Vier Jahre nach dem Putsch: Thailand vor "Rotem Sonntag"

Die Initiative "Roter Sonntag" erinnert an die Toten der Massenproteste. Zum vierten Jahrestag des Militärputsches wachsen die politischen Spannungen.

Protest der Gruppe "Roter Sonntag" in Bangkok. Bild: rts

BANGKOK taz | Es ist ein Straßentheater der besonderen Art: Sogenannte Rothemden, ihre Unterstützer und andere Aktivisten stellen die Ermordung von Demonstranten nach. Sie bemalen sich die Gesichter weiß, tunken Hände und Arme in blutrote Farbe. Auf Kommando lassen sie sich zu Boden gleiten. Die Umstehenden rufen laut: "Hier sind Menschen gestorben!"

So geht es seit Wochen. Dass in Bangkok immer noch Ausnahmezustand herrscht, der Versammlungen von mehr als fünf Personen verbietet, stört die Demonstranten nicht. Viele erscheinen zwar nicht mehr unter dem offiziellen Logo Rothemden-Organisation "Vereinigte Front für Demokratie gegen Diktatur" (UDD), deren Führer wegen Terrorismusvorwürfen in Haft sitzen oder untergetaucht sind. Aber es gehen wieder Gruppen auf die Straße, wenn auch wesentlich kleinere - eine davon ist die Initiative "Roter Sonntag".

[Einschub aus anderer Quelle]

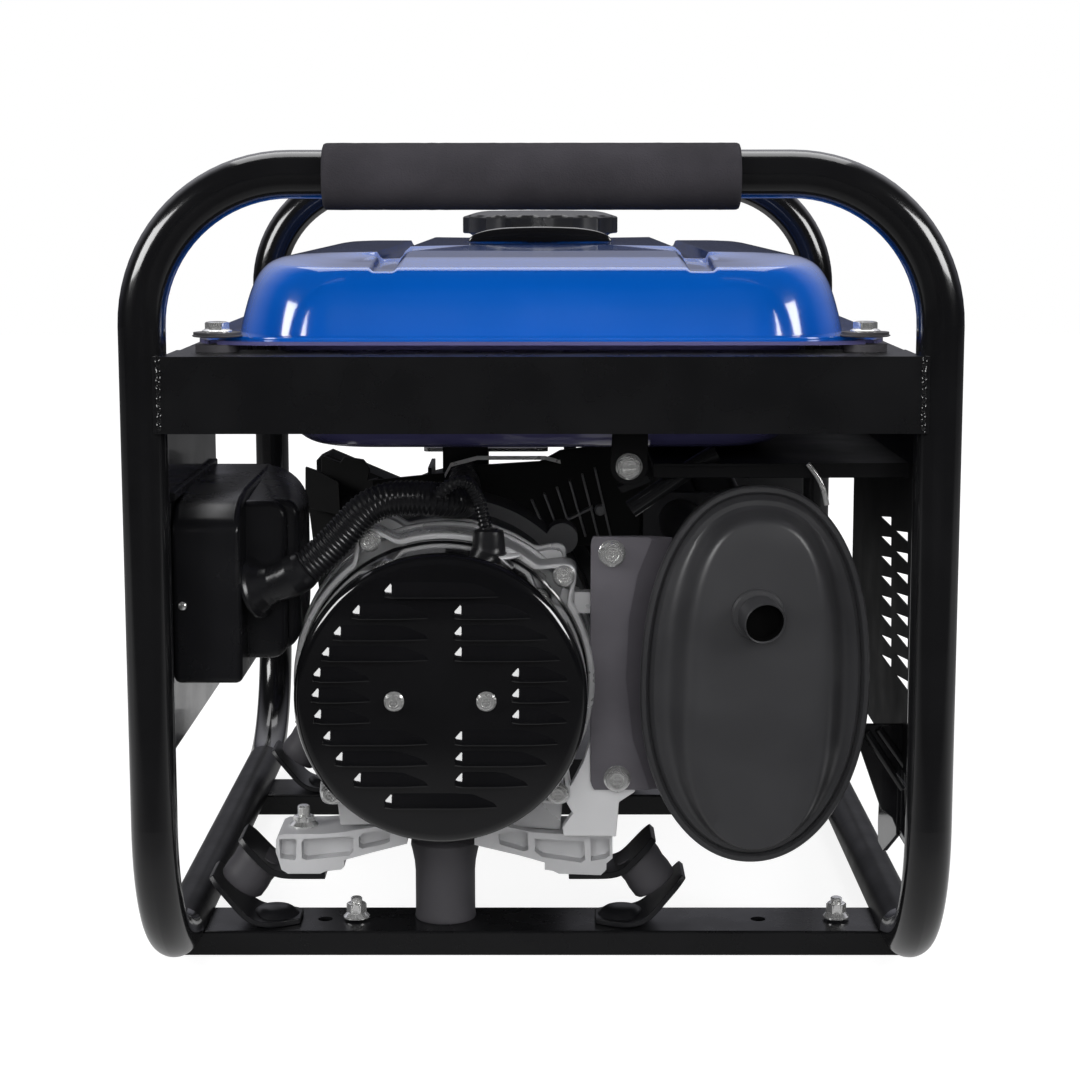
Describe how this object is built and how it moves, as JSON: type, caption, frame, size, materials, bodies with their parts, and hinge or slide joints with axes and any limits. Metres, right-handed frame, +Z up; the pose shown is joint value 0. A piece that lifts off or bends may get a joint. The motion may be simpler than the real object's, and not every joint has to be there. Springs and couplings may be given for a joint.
{
  "type": "portable generator",
  "caption": "Open-frame petrol generator with a blue tank over an alternator end cover, muffler, control panel and recoil starter in a black tube cradle.",
  "frame": {"origin": "on the floor, under the middle of the tube frame", "axes": "+X to the right when facing the alternator end, +Y back along the shaft to the recoil starter, +Z up"},
  "size_m": [0.45, 0.6132, 0.4739],
  "materials": {
    "frame_black": "gloss black powder coat",
    "foam_charcoal": "matt foam",
    "tank_blue": "gloss blue enamel",
    "cap_black": "satin moulded",
    "rubber_black": "matt rubber",
    "zinc_bolts": "bright zinc plate",
    "cast_aluminium": "as cast",
    "engine_black": "satin black enamel on castings",
    "sheet_black": "satin black sheet",
    "stator_steel": "laminated steel",
    "flywheel_iron": "machined iron",
    "tap_brass": "satin brass",
    "muffler_grey": "satin dark grey heat paint",
    "loom_black": "semi-gloss black",
    "switch_red": "gloss red"
  },
  "bodies": {
    "frame": {"adaptor_housing": "cast_aluminium", "air_filter_box": "cap_black", "blower_housing": "sheet_black", "bottom_rails": "frame_black", "branch_loom": "loom_black", "carburettor": "cast_aluminium", "centre_bumper": "rubber_black", "control_bracket": "sheet_black", "control_panel": "sheet_black", "crankcase": "engine_black", "cylinder": "engine_black", "cylinder_head": "engine_black", "end_bracket": "cast_aluminium", "end_cover": "cap_black", "exhaust_pipe": "muffler_grey", "filler_neck": "tank_blue", "flange_bolts": "zinc_bolts", "front_beam": "frame_black", "front_cross_member": "frame_black", "front_grip": "foam_charcoal", "front_hoop": "frame_black", "fuel_hose": "rubber_black", "fuel_tap": "tap_brass", "heat_shield": "sheet_black", "main_loom": "loom_black", "mount_brackets": "sheet_black", "mount_rubbers": "rubber_black", "muffler_body": "muffler_grey", "muffler_bracket": "sheet_black", "muffler_guard": "sheet_black", "outlets": "loom_black", "panel_box": "loom_black", "rear_beam": "frame_black", "rear_cross_member": "frame_black", "rear_grip": "foam_charcoal", "rear_hoop": "frame_black", "recoil_housing": "sheet_black", "rotor_bearing": "stator_steel", "side_rails": "frame_black", "spark_plug": "zinc_bolts", "stator": "stator_steel", "tail_pipe": "muffler_grey", "tank_bolts": "zinc_bolts", "tank_grommets": "rubber_black", "tank_lower_shell": "tank_blue", "tank_upper_shell": "tank_blue", "valve_cover": "engine_black", "voltage_regulator": "cap_black"},
    "rotor_set": {"rotor": "stator_steel", "crankshaft": "stator_steel", "flywheel": "flywheel_iron"},
    "cap": {"tank_cap": "cap_black"},
    "tap_lever": {"fuel_tap_lever": "tap_brass"},
    "choke": {"choke_lever": "zinc_bolts"},
    "governor": {"governor_arm": "zinc_bolts"},
    "dipstick": {"oil_dipstick": "cap_black"},
    "starter_grip": {"recoil_handle": "cap_black"},
    "starter_pulley": {"recoil_pulley": "stator_steel"},
    "stop_switch": {"engine_switch": "switch_red"},
    "breaker": {"breaker_button": "switch_red"}
  },
  "joints": [
    {"name": "shaft_turn", "type": "hinge", "parent": "frame", "child": "rotor_set", "pos_m": [-0.056, 0, 0.168], "axis": [0, 1, 0], "continuous": true},
    {"name": "cap_turn", "type": "hinge", "parent": "frame", "child": "cap", "pos_m": [-0.001, 0, 0.42], "axis": [0, 0, 1], "range_deg": [0, 90]},
    {"name": "tap_turn", "type": "hinge", "parent": "frame", "child": "tap_lever", "pos_m": [0.02, 0.16, 0.286], "axis": [0, 1, 0], "range_deg": [0, 90]},
    {"name": "choke_turn", "type": "hinge", "parent": "frame", "child": "choke", "pos_m": [0.094, 0.118, 0.265], "axis": [0, 0, 1], "range_deg": [-40, 0]},
    {"name": "governor_turn", "type": "hinge", "parent": "frame", "child": "governor", "pos_m": [-0.04, 0.04, 0.26], "axis": [0, 0, 1], "range_deg": [-8, 8]},
    {"name": "dipstick_turn", "type": "hinge", "parent": "frame", "child": "dipstick", "pos_m": [-0.136, 0.044, 0.092], "axis": [1, 0, 0], "range_deg": [-90, 0]},
    {"name": "starter_pull", "type": "slide", "parent": "frame", "child": "starter_grip", "axis": [1, 0, 0], "range_m": [0, 0.04], "stiffness_N_per_m": 60, "springref_m": -0.004},
    {"name": "starter_pulley_turn", "type": "hinge", "parent": "frame", "child": "starter_pulley", "pos_m": [-0.056, 0.185, 0.168], "axis": [0, 1, 0], "range_deg": [0, 90]},
    {"name": "switch_rock", "type": "hinge", "parent": "frame", "child": "stop_switch", "pos_m": [-0.205, -0.11, 0.243], "axis": [0, 1, 0], "range_deg": [-12, 0]},
    {"name": "breaker_push", "type": "slide", "parent": "frame", "child": "breaker", "axis": [1, 0, 0], "range_m": [0, 0.003], "stiffness_N_per_m": 200, "springref_m": -0.002}
  ],
  "couplings": [
    {"joint": "starter_pulley_turn", "follows": "starter_pull", "rad_per_m": 35.7}
  ]
}
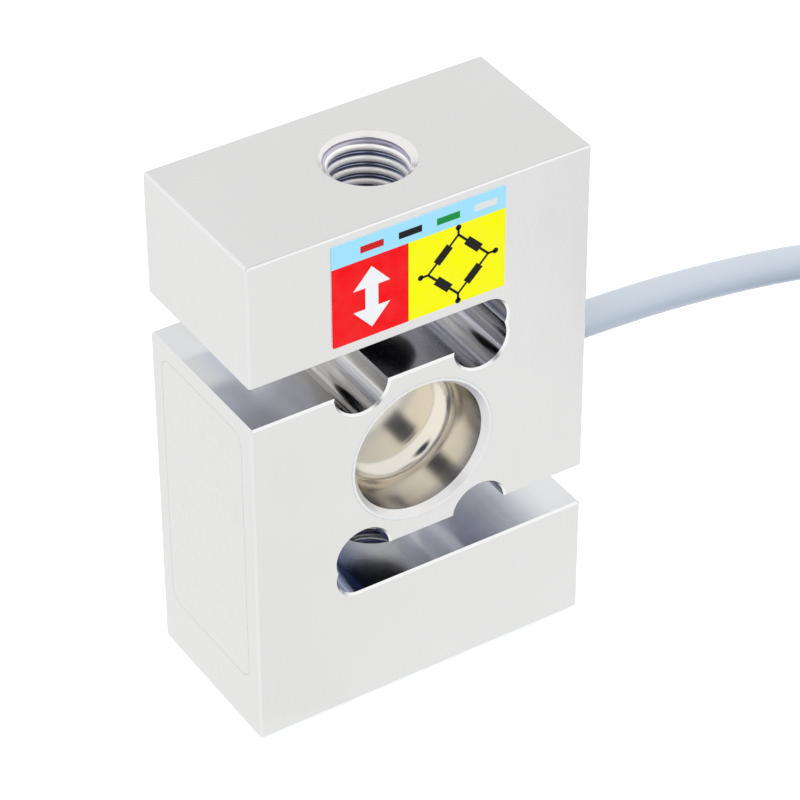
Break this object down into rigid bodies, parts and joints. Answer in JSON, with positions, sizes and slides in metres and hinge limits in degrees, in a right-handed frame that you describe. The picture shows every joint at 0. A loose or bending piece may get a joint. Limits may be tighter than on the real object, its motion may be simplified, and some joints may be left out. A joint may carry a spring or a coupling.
{
  "type": "s-type load cell",
  "caption": "Slotted S-shaped steel load cell with a thread at each end, sealed gauge bore, colour label and a coiled signal cable.",
  "frame": {"origin": "centre of the base face, on the axis of the two threads", "axes": "+Z along the load axis from the base to the labelled end, +Y away from the labelled front face, +X towards the cable"},
  "size_m": [0.1705, 0.0896, 0.0762],
  "materials": {
    "nickel_plated_steel": "satin nickel plate on alloy steel",
    "drawn_stainless": "bright drawn sheet",
    "gauge_backing": "amber film with etched metal grids",
    "terminal_backing": "film with tinned pads",
    "enamelled_copper": "enamelled",
    "board_laminate": "solder-masked laminate",
    "bonding_silicone": "soft cured",
    "chip_ceramic": "glazed ceramic with tinned caps",
    "cover_steel": "satin nickel plate",
    "seal_rubber": "matte",
    "gland_steel": "nickel plate",
    "cable_jacket": "smooth light grey-blue jacket",
    "tie_nylon": "natural nylon",
    "shrink_sleeve": "satin",
    "core_red": "smooth",
    "core_black": "smooth",
    "core_green": "smooth",
    "core_white": "smooth",
    "label_film": "printed film in fields of yellow, red and light blue"
  },
  "bodies": {
    "root": {"spring_element": "nickel_plated_steel", "front_sealing_cup": "drawn_stainless", "rear_sealing_cup": "drawn_stainless", "front_strain_gauge": "gauge_backing", "rear_strain_gauge": "gauge_backing", "front_solder_terminals": "terminal_backing", "rear_solder_terminals": "terminal_backing", "front_gauge_leads": "enamelled_copper", "rear_gauge_leads": "enamelled_copper", "board_lead_red": "core_red", "board_lead_black": "core_black", "board_lead_green": "core_green", "board_lead_white": "core_white", "compensation_board": "board_laminate", "board_bonding_pad": "bonding_silicone", "span_trim_resistor": "chip_ceramic", "zero_balance_resistor": "chip_ceramic", "supply_modulus_resistor": "chip_ceramic", "return_modulus_resistor": "chip_ceramic", "side_cover_plate": "cover_steel", "side_cover_gasket": "seal_rubber", "gland_seal": "seal_rubber", "gland_washer": "gland_steel", "gland_screw": "gland_steel", "signal_cable": "cable_jacket", "cable_coil": "cable_jacket", "coil_tie": "tie_nylon", "cable_end_sleeve": "shrink_sleeve", "flying_lead_red": "core_red", "flying_lead_black": "core_black", "flying_lead_green": "core_green", "flying_lead_white": "core_white", "rating_label": "label_film"}
  },
  "joints": []
}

"Viele Menschen scheinen längst vergessen zu haben, dass es um die 90 Tote gegeben hat", sagt ein Sympathisant zur taz und schaut zu, wie andere rote Bänder an der Ratchaprasong-Kreuzung anbringen - dort, wo die roten Proteste im Mai von Thailands Armee niedergeschlagen wurden. Die "Roten Sonntage" sind ein Ventil - traumatisierte Angehörige und Anhänger der Roten erhalten dabei Unterstützung von Mitstreitern. Teilnehmerin Aun Aun ist geschockt, wenn sie mit Bekannten über Politik diskutiert: "Es gibt Leute, die meinen, die Betroffenen hätten das bekommen, was sie verdienen", sagt die junge Frau. Sie kann es nicht fassen: "Ich versuche ihnen dann zu erklären, dass die Regierung kein Recht hat, Menschen zu töten oder zu verletzen."

Treibende Kraft des "Roten Sonntags" ist der Anti-Putsch-Aktivist Sombat Boonngamanong. "Ich will daran erinnern, was hier passiert ist", sagt er der taz, "und auch, dass die Regierung Verantwortung übernimmt." Er war Ende Juni wegen eines friedlichen Ein-Mann-Protests für zwei Wochen festgenommen worden. Vor wenigen Tagen tauchte an seiner Seite ein Gesicht auf, das sich erst seit kurzem zur roten Bewegung bekennt: Khattiya Sawasdipol, Tochter jenes Generalmajors, der vom Militärdienst suspendiert und zur UDD übergelaufen war. "Viele haben mir gegenüber ihren Respekt für meinen Vater bezeugt", so die 29-jährige Anwältin, die zunächst bei den "Gelbhemden", den Erzrivalen der Roten, mitgemacht hatte. "Heute bin ich anstelle meines Vaters gekommen, um den Menschen Trost zu geben." Ihr Vater, der für seine radikale Ansichten berüchtigte Generalmajor Khattiya, war im Mai gezielt von einem mutmaßlichen Scharfschützen der Armee erschossen worden.

Am Sonntag wollen die Roten gleich aus zwei Gründen demonstrieren: Dann jährt sich der Putsch gegen den damaligen Premier Thaksin Shinawatra zum vierten Mal, und es ist genau vier Monate her, dass die Armee die UDD-Proteste gewaltsam beendet hatte. Aktivist Sombat und seine Gruppe planen unter anderem, mehrere zehntausend rote Luftballons aufsteigen zu lassen. In einer anderen landesweiten Kampagne wollen weitere Rothemden Rosen vor Gefängnissen niederlegen, in denen ihre Anhänger inhaftiert sind.

Indes betrachten Thailands Autoritäten die Vorbereitungen auf das Gedenkwochenende mit Argusaugen: Ein Sprecher des kurz nach Verhängung des Notstands im April etablierten "Zentrums für die Lösung von Notfallsituationen" (CRES) verkündete kürzlich gar, die Aktion mit den Rosen könne als Missachtung des Gerichts ausgelegt werden. Mehrere Funde von Bomben, von denen ein Teil explodierte und Ende Juli einen Menschen tötete, tragen dazu bei, dass der Ausnahmezustand für Bangkok und sechs Provinzen weiter aufrechterhalten wird.